State ex rel. Goldsmith
cannot be fairly read to hold that the facts which would disqualify a prosecutor from participating in a particular case disqualify a successor prosecutor as well.
V
Johnson claims that he is entitled to post-conviction relief because of erroneous findings of facts by the post-conviction court. We reject this contention. First, while Johnson lists a number of findings of fact which he contends are erroneous,
he does not cite
anything of record to demonstrate that they are wrong. Failure to supply this court with citation to authority and citation to the relevant portions of the record generally constitute a waiver of the alleged error. Ind.Appellate Rule 8.3(A)(7).
See Flinn v. State,
563 N.E.2d 536, 543 (Ind.1990);
Callahan v. State,
527 N.E.2d 1133, 1141 (Ind.1988);
St. John v. State,
523 N.E.2d 1353, 1355 (Ind.1988);
Howard v. State,
481 N.E.2d 1315, 1318 (Ind.1985).
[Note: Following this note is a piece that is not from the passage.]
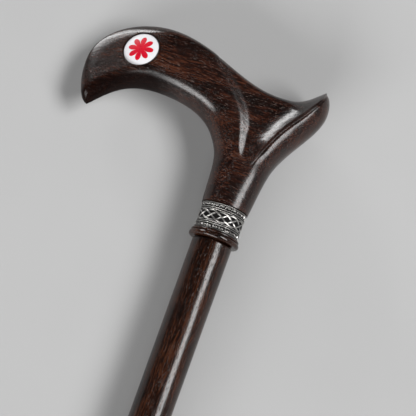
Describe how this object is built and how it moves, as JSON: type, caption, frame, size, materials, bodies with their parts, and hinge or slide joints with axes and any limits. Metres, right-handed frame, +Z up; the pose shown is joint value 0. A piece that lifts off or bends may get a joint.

Second, and more to the point, Johnson has only advised us that particular findings were erroneous, but does not provide us with argument or analysis as to how he has been prejudiced by these findings,
ie.,
how the findings he asserts are correct would have entitled him to post-conviction relief.
Conclusion
We affirm the denial of Gregory Scott Johnson’s petition for post-conviction relief.
SHEPARD, C.J., and DICKSON, SELBY and BOEHM, JJ., concur.